EXERCISE DETAILS: Only one stretch of the data below should be repeated: the lines from the line containing "What build123d script" through the line containing "shoulder_depth = 484.0", inclusive, exactly as they are.

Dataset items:
■ ■ ■ ■ ■
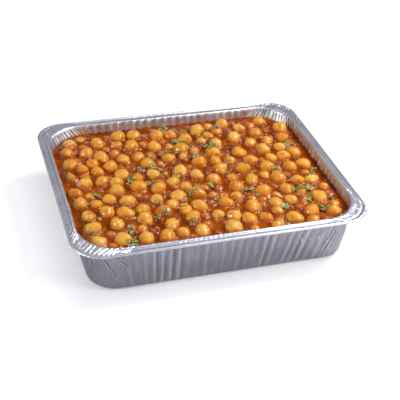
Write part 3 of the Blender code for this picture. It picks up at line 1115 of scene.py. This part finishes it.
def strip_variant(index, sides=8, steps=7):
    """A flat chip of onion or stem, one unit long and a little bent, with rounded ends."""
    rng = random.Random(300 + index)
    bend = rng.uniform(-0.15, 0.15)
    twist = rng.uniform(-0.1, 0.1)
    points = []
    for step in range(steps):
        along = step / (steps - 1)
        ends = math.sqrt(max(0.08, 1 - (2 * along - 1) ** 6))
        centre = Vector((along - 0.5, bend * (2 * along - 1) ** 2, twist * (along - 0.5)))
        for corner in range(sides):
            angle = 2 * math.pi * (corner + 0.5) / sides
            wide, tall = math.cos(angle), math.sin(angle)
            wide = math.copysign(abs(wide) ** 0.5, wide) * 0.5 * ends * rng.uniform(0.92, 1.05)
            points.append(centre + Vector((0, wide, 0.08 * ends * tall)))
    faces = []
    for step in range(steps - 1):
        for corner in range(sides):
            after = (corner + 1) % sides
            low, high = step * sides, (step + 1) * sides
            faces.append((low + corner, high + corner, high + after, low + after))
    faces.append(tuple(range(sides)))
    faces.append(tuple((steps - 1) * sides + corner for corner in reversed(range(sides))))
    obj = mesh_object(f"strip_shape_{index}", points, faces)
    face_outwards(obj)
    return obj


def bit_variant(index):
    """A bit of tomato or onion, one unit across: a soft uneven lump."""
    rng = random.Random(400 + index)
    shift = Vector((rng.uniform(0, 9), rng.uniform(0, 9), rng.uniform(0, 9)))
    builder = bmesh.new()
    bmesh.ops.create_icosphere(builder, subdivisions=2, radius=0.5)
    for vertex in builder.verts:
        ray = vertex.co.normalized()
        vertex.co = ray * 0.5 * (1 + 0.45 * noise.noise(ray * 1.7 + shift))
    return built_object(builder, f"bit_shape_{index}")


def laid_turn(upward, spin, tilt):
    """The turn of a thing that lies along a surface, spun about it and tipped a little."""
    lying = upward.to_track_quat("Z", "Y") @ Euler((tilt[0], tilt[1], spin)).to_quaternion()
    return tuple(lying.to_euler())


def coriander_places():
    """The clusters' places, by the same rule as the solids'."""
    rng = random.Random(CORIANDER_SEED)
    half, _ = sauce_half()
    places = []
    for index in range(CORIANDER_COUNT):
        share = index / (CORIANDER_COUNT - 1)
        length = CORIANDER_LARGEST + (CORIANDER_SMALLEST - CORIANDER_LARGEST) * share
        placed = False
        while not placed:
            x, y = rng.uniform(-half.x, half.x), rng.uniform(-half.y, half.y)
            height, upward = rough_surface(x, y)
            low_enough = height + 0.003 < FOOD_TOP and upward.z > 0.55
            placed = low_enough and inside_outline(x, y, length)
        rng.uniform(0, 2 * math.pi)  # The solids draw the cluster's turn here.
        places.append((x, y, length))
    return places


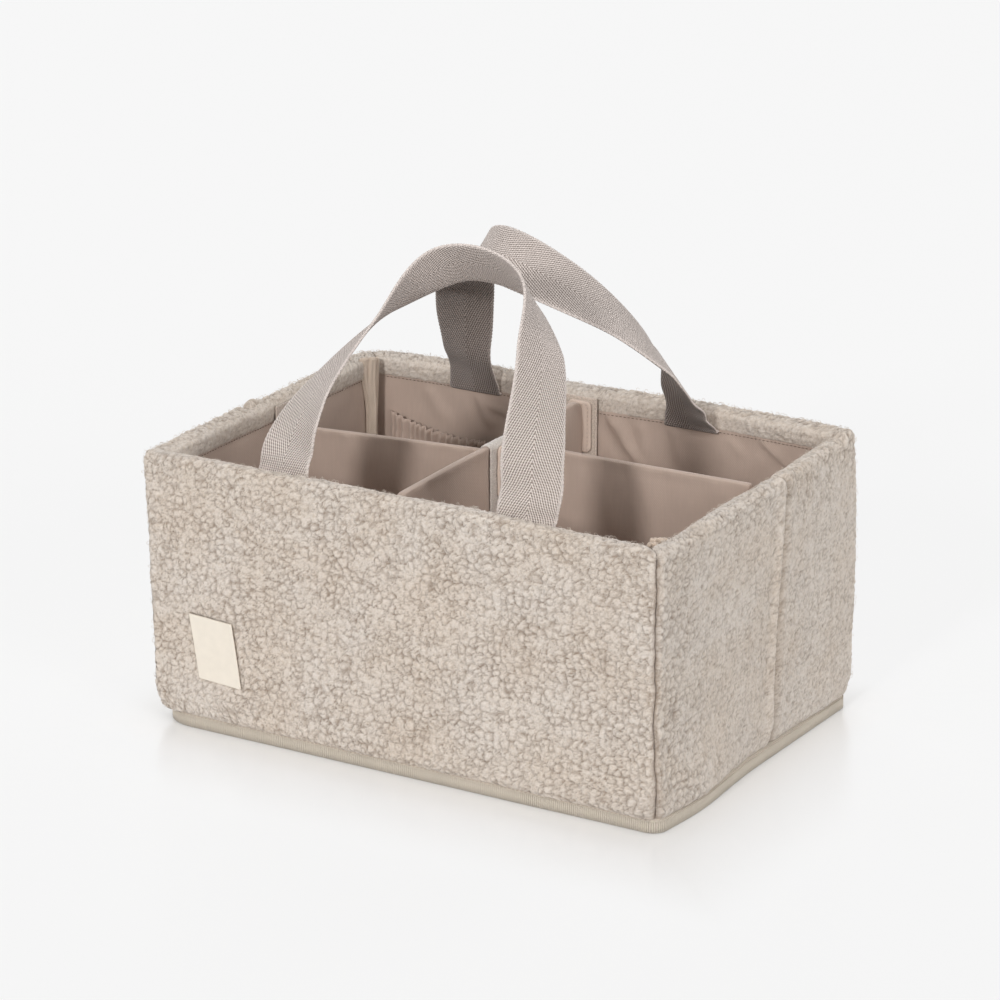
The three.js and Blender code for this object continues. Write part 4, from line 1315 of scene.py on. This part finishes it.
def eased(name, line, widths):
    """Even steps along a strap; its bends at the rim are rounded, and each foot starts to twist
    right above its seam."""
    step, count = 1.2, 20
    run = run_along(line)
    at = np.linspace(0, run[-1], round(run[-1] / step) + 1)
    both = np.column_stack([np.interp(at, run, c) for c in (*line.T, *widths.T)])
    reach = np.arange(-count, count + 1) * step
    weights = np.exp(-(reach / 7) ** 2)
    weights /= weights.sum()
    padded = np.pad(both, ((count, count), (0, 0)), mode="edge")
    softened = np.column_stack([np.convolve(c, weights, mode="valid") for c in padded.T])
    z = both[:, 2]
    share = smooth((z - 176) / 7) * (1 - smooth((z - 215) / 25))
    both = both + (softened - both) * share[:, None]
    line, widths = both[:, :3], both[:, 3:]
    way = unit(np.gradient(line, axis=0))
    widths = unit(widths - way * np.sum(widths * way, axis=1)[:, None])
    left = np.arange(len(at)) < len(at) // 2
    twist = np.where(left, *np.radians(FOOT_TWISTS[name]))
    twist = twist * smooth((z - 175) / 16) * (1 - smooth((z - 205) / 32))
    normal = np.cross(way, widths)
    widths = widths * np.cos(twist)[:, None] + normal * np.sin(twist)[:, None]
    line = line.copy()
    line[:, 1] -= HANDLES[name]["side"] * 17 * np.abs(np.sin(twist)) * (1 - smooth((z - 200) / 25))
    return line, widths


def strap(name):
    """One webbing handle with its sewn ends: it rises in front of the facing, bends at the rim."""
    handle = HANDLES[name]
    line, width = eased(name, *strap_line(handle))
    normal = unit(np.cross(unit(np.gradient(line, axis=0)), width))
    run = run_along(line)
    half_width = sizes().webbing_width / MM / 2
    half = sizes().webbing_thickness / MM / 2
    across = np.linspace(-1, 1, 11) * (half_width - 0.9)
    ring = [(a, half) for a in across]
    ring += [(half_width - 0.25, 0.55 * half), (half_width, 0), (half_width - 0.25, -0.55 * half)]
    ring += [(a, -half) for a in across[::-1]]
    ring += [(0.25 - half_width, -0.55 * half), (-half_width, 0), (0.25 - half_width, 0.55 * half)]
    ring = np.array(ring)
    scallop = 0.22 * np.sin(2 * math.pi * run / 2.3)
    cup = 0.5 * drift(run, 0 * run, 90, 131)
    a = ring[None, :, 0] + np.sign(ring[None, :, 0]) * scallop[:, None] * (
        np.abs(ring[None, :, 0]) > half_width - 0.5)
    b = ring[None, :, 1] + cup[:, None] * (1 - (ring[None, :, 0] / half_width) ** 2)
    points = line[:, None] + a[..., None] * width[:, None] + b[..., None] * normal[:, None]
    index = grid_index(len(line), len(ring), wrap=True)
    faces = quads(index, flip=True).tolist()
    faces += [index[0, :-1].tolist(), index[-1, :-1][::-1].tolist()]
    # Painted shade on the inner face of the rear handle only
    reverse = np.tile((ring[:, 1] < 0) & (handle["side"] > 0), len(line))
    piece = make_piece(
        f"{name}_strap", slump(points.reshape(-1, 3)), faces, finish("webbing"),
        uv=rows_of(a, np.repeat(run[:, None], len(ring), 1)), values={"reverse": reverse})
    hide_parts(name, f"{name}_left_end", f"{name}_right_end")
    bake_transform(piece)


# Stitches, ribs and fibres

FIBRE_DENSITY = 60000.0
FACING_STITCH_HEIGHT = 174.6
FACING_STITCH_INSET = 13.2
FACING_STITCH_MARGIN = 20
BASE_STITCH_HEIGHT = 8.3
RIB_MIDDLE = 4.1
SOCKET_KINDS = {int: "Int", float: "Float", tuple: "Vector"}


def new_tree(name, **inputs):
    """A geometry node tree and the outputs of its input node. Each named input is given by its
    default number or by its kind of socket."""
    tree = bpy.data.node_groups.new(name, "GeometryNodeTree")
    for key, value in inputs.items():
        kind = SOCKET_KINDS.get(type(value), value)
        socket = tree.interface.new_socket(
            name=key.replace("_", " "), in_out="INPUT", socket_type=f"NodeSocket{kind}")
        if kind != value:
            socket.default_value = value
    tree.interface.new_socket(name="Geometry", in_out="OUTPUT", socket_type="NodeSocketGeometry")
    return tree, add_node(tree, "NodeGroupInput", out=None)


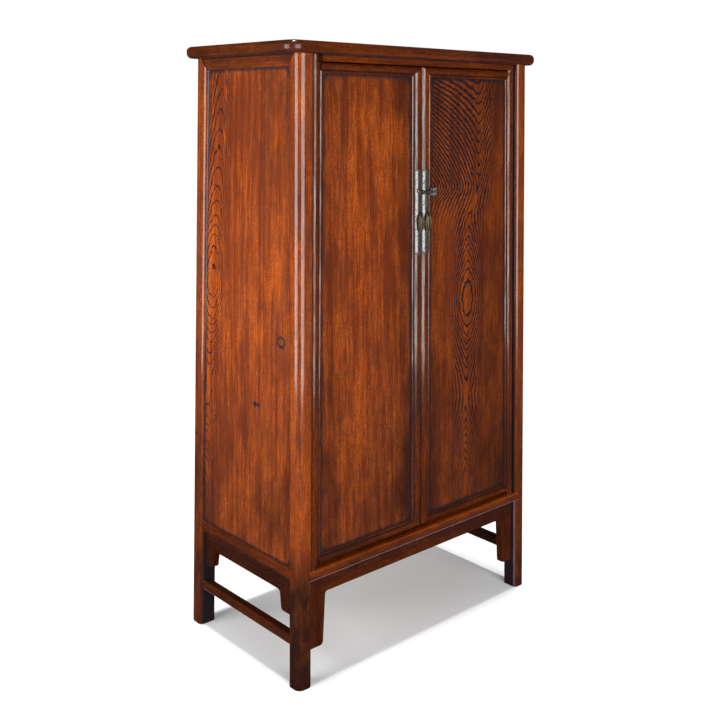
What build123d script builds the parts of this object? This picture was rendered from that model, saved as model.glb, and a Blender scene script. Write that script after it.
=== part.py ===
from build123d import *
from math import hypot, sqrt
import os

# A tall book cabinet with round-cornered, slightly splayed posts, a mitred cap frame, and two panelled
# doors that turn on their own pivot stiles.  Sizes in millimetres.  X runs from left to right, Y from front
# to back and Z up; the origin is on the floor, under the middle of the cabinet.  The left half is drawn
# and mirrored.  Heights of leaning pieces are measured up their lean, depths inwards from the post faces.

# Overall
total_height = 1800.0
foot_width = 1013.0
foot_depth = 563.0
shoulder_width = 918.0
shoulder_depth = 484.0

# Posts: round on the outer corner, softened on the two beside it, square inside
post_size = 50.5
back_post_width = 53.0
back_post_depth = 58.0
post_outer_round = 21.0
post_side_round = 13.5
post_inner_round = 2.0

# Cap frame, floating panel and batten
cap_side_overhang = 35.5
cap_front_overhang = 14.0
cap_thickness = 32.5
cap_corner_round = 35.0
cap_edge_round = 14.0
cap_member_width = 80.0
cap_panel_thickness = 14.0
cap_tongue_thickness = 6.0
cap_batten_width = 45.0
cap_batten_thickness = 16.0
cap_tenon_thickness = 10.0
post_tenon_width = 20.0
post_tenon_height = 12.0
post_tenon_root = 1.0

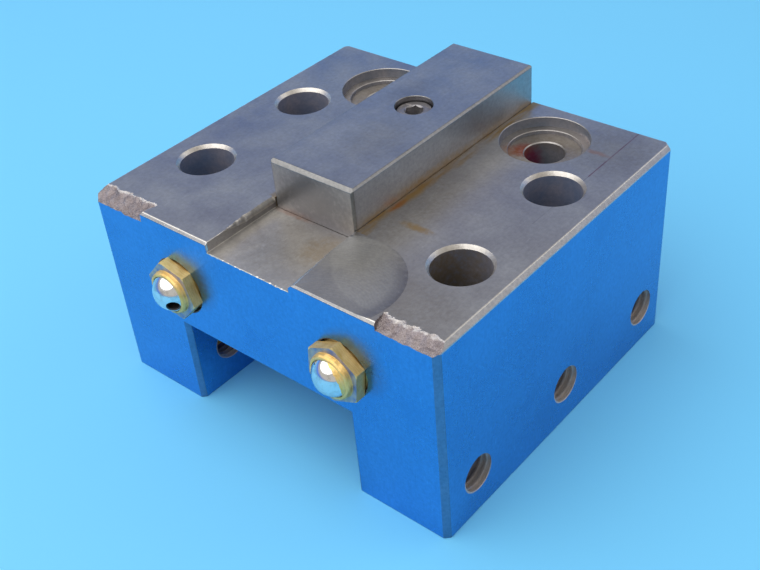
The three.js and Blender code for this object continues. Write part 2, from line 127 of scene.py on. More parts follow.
■ ■ ■ ■ ■
TASK RESULT:
What build123d script builds the parts of this object? This picture was rendered from that model, saved as model.glb, and a Blender scene script. Write that script after it.
=== part.py ===
from build123d import *
from math import hypot, sqrt
import os

# A tall book cabinet with round-cornered, slightly splayed posts, a mitred cap frame, and two panelled
# doors that turn on their own pivot stiles.  Sizes in millimetres.  X runs from left to right, Y from front
# to back and Z up; the origin is on the floor, under the middle of the cabinet.  The left half is drawn
# and mirrored.  Heights of leaning pieces are measured up their lean, depths inwards from the post faces.

# Overall
total_height = 1800.0
foot_width = 1013.0
foot_depth = 563.0
shoulder_width = 918.0
shoulder_depth = 484.0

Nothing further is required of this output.